### WRITTEN REQUEST
Give every line from the entries that contains "before".

+ + +

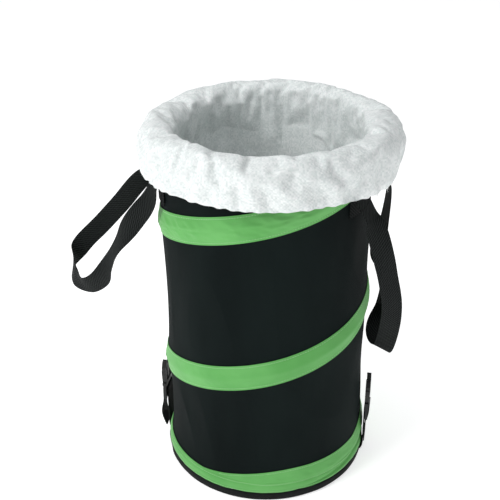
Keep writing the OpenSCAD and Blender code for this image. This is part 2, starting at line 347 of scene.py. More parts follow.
def buckle_plastic():
    mat, bsdf = shader("buckle_plastic", (0.008, 0.009, 0.009), 0.36, specular=0.35)
    rough = add(mat, "ShaderNodeMapRange", Value=mottle(mat, 220), To_Min=0.28, To_Max=0.48)
    mat.node_tree.links.new(rough.outputs[0], bsdf.inputs["Roughness"])
    bump(mat, bsdf, mottle(mat, 1400), 0.00008, 0.5)
    return mat


def wire_steel(name, colour, roughness):
    mat, bsdf = shader(name, colour, roughness, metallic=1.0)
    tint(mat, bsdf, mottle(mat, 300, stretch=(1, 1, 6)), tuple(0.8 * c for c in colour), colour)
    bump(mat, bsdf, mottle(mat, 900, stretch=(1, 1, 0.1)), 0.00005, 0.5)
    return mat


def floor_paint():
    mat, bsdf = shader("pale_floor", (0.9, 0.9, 0.9), 0.9, specular=0.1)
    tint(mat, bsdf, mottle(mat, 3), (0.89, 0.89, 0.89), (0.91, 0.91, 0.91))
    bsdf.inputs["Emission Color"].default_value = (1, 1, 1, 1)
    bsdf.inputs["Emission Strength"].default_value = 0.6
    return mat


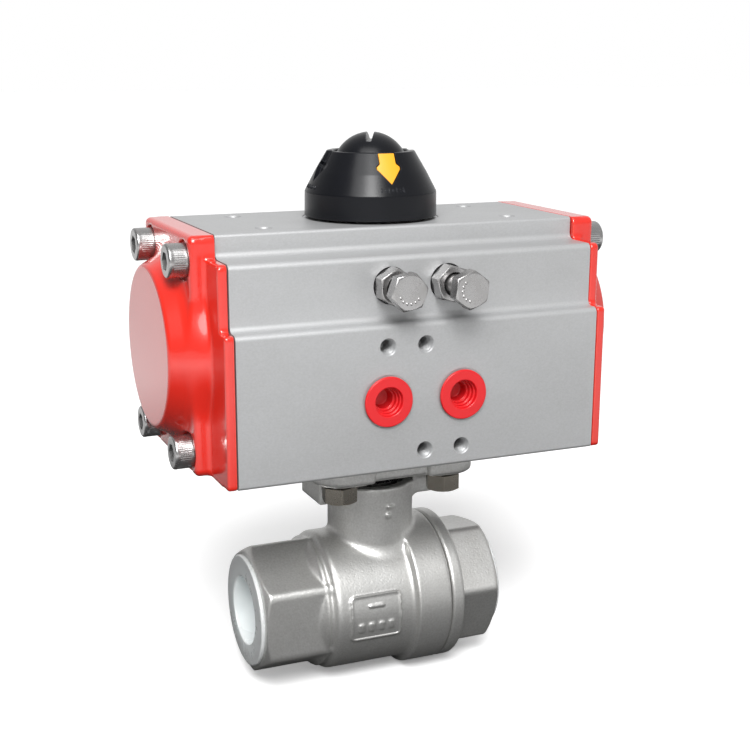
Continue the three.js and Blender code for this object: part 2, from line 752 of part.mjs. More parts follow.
function spindle() {
  return [
    piece('pinion', pinion(), finish.polished),
    piece('stop_cam', stopCam(), finish.darkSteel),
    piece('pinion_bearing_bottom', ring('z', 14.3, 15.5, 5.3, 9.3, 20), finish.acetal),
    piece('pinion_bearing_top', ring('z', 8.8, 10.9, 65.4, 69.7, 20), finish.acetal),
    piece('pinion_seal_bottom', sealRing('z', 14.1, 1.35, 3.3), finish.rubber),
    piece('pinion_seal_top', sealRing('z', 9.2, 1.65, 63), finish.rubber),
    piece('thrust_washer', ring('z', 8.8, 13.5, 70.3, 71.4, 20), finish.acetal),
    piece('snap_ring', snapRing(), finish.darkSteel),
    piece('position_indicator', indicator(), finish.blackPlastic),
    piece('indicator_screw', indicatorScrew(), finish.blackPlastic),
    piece('arrow_front', arrow(-Math.PI / 2), finish.yellowPlastic),
    piece('arrow_back', arrow(Math.PI / 2), finish.yellowPlastic),
  ];
}

function airSide() {
  return [['left', -1], ['right', 1]].flatMap(([side, sign]) => {
    const stop = [sign * stopX, 0, stopHeight];
    return [
      piece(`stop_bolt_${side}`, stopBolt(stopHeads[side]), finish.steel, stop),
      piece(`lock_nut_${side}`, lockNut(), finish.steel, stop),
      piece(`stop_seal_${side}`, ring('y', 3.3, 5.2, midY - 0.05, midY + 1.5, 14), finish.rubber, stop),
      piece(`port_plug_${side}`, portPlug(), finish.redPlastic, [(sign * portSpacing) / 2, 0, portHeight]),
    ];
  });
}

function valve() {
  const group = new THREE.Group();
  group.add(
    piece('valve_body', valveBody(), finish.stainless),
    piece('body_cap', bodyCap(), finish.stainless),
    piece('body_seal', ring('x', 19.7, 21.9, bodySplit - 1.6, bodySplit - 0.1, 20), finish.ptfe),
    piece('ball', ball(), finish.polished),
    piece('seat_left', mirrored(seat()), finish.ptfe),
    piece('seat_right', seat(), finish.ptfe),
    piece('stem', stem(), finish.stainless),
    piece('stem_thrust_seal', ring('z', 6.3, 8.3, 23.1, 24.3, 20), finish.ptfe),
    piece('stem_packing', ring('z', 6.3, 9, 27.3, 34, 20), finish.ptfe),
    piece('packing_gland', ring('z', 6.3, 9, 34.3, 39.2, 20), finish.stainless),
    piece('spring_washer_lower', springWasher(39.5, true), finish.steel),
    piece('spring_washer_upper', springWasher(40.9, false), finish.steel),
    piece('stem_nut', stemNut(), finish.steel),
    piece('pipe_plug_left', mirrored(pipePlug(-leftEnd)), finish.clearPlastic),
    piece('pipe_plug_right', pipePlug(rightEnd), finish.clearPlastic),
  );
  [[-1, -1], [1, -1], [-1, 1], [1, 1]].forEach(([x, y], i) => {
    const place = [x * boltOffset, y * boltOffset, 0];
    group.add(piece(`mounting_bolt_${i + 1}`, mountingBolt(), finish.darkSteel, place));
  });
  return group;
}

const actuatedValve = new THREE.Group();
actuatedValve.add(actuator(), valve());

export default actuatedValve;
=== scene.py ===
import json
import math

import bmesh
import bpy
import numpy as np
from mathutils import Matrix, Vector


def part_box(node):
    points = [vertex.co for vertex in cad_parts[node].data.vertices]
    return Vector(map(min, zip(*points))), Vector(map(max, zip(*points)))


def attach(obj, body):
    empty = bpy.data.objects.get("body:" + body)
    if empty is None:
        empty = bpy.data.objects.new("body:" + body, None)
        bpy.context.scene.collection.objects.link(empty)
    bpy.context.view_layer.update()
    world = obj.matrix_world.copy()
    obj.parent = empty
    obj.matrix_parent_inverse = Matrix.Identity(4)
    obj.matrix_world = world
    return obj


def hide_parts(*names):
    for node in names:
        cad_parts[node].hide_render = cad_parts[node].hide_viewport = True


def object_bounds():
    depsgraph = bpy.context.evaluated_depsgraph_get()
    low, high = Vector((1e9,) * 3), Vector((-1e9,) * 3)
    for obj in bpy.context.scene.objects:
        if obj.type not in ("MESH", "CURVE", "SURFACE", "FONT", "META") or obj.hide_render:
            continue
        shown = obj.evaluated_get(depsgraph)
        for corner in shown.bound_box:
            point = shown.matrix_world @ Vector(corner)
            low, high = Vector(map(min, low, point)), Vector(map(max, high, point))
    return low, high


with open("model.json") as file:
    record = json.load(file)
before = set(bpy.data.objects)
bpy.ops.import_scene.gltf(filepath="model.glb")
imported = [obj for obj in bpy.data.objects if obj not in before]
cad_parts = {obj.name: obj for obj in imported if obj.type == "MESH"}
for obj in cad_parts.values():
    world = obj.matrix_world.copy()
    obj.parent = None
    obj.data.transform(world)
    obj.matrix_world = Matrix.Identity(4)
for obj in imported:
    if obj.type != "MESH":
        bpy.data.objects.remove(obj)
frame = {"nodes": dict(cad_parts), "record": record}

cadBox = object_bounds()
mm = 0.001  # shapes are worked out in millimetres, meshes are in metres
shown = set()  # CAD nodes that a finer piece stands for
print("frame loaded:", len(frame["nodes"]), "nodes")


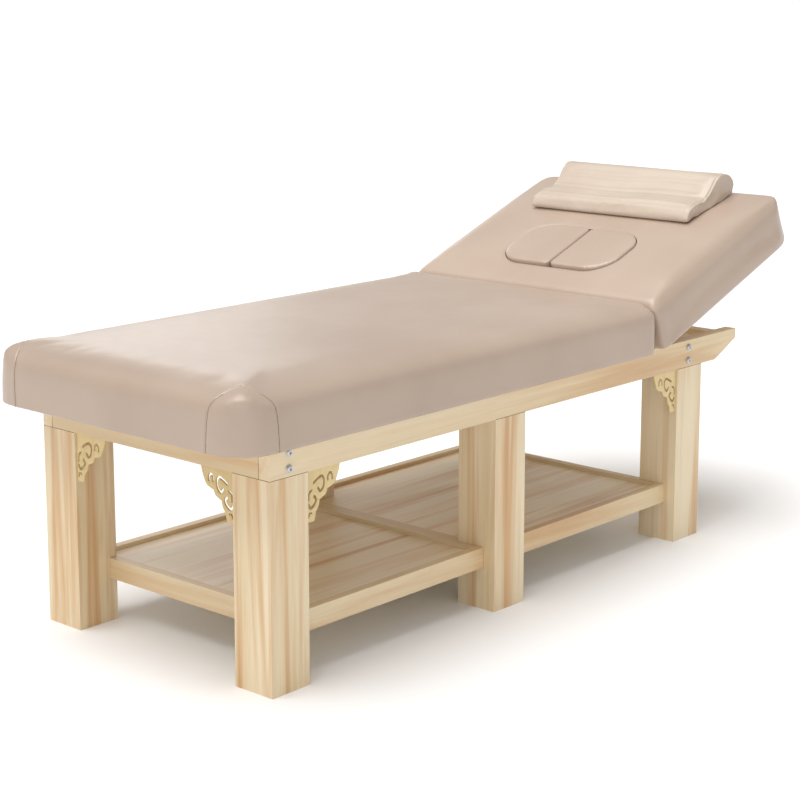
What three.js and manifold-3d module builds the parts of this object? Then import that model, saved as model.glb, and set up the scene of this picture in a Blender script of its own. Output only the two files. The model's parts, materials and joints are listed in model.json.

+ + +

### TASK RESPONSE
before = set(bpy.data.objects)
imported = [obj for obj in bpy.data.objects if obj not in before]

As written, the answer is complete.